Luckily for me, I got a new Chief – BTC Clevon Jones was his name, and he was a big, tough, experienced Sailor. The Marine Corps Captain in the ship, John Kelly (now a three star General) helped with discipline. There were good shipmates who had been steam engineers and helped with the technical side of things, including several former enlisted. I was in a different part of the Navy, and I needed all the help I could get.
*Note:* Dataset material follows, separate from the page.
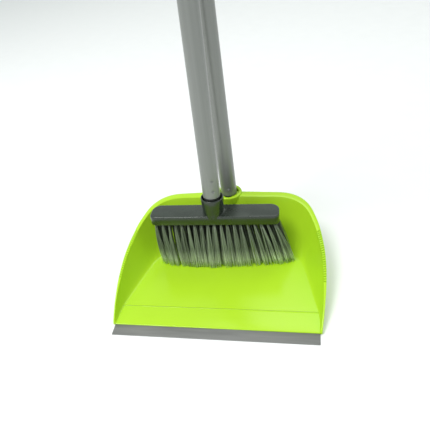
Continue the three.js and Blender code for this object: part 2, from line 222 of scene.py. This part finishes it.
def turned(profile, place, segments=64, shape=None):
    """Rings round the local Z axis; shape may move a point inward or outward."""
    verts, faces = [], []
    for r, z in profile:
        for k in range(segments):
            t = 2 * math.pi * k / segments
            rr = r + (shape(t, z, r) if shape else 0)
            verts.append(place @ Vector((rr * math.cos(t), rr * math.sin(t), z)))
    n = segments
    for i in range(len(profile) - 1):
        for k in range(n):
            a, b = i * n + k, i * n + (k + 1) % n
            faces.append((a, b, b + n, a + n))
    closed = profile[0] == profile[-1]
    if not closed:
        faces.append(tuple(reversed(range(n))))
        faces.append(tuple(range((len(profile) - 1) * n, len(profile) * n)))
    return verts, faces


def rounded(profile, radius=0.5, steps=3):
    """Rounds every corner of an open or closed profile of (r, z) points."""
    closed = profile[0] == profile[-1]
    pts = [Vector(p) for p in (profile[:-1] if closed else profile)]
    out = []
    n = len(pts)
    for i, p in enumerate(pts):
        if not closed and i in (0, n - 1):
            out.append(tuple(p))
            continue
        a, b = pts[i - 1] - p, pts[(i + 1) % n] - p
        cut = min(radius, 0.45 * a.length, 0.45 * b.length)
        a, b = p + a.normalized() * cut, p + b.normalized() * cut
        for k in range(steps + 1):
            t = k / steps
            q = a * (1 - t) ** 2 + p * (2 * t * (1 - t)) + b * t * t
            out.append(tuple(q))
    if closed:
        out.append(out[0])
    return out


def merge_parts(parts):
    """Several closed shells as one list of points and one of faces."""
    verts, faces = [], []
    for v, f in parts:
        base = len(verts)
        verts += v
        faces += [tuple(i + base for i in face) for face in f]
    return verts, faces


# --- Materials -----------------------------------------------------------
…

I learned a thousand things over the next two years in FORRESTAL, from how to light off a boiler to the way a flight deck works. But the most important thing I learned was that no matter how bleak a situation looks, there are three principles that apply:
Ask for help: After my three years on the new destroyer, I thought I knew everything I needed to know. But the carrier was a different universe. I had to swallow my pride and learn to tap into the rich base of experience and knowledge that existed in the ship, from my Chiefs up to the Captain. And above all, I saw that the peer network that sustains us in friendship is also a deep source of technical experience and ideas.
Creativity matters: The things I had learned on the new destroyer just didn’t seem to apply. I was in a new and tougher world on the carrier, and I had to adapt. That means getting rid of old habits, even ones that have worked in the past, and coming up with new approaches. Like in sports, you have to change a tactic or technique that isn’t working and try new approaches.
Keep your sense of humor. Lots of things are going to go wrong. The measure of any officer is not perfection, because we will all fail at times. I certainly have; and for example we flunked the first big engineering inspection badly that I was involved in onboard FORRESTAL. But you keep things in perspective, learn to laugh at yourself, correct your mistakes, and keep coming back.
In the end, while the tour was far from perfect, it was a huge learning experience for me. Countless times in my career, I’ve gone back to the lessons I learned in FORRESTAL to adapt to a new and challenging situation. So I am a proud Surface Warfare Officer – but one who learned some important lessons in a Fleet Carrier many years ago.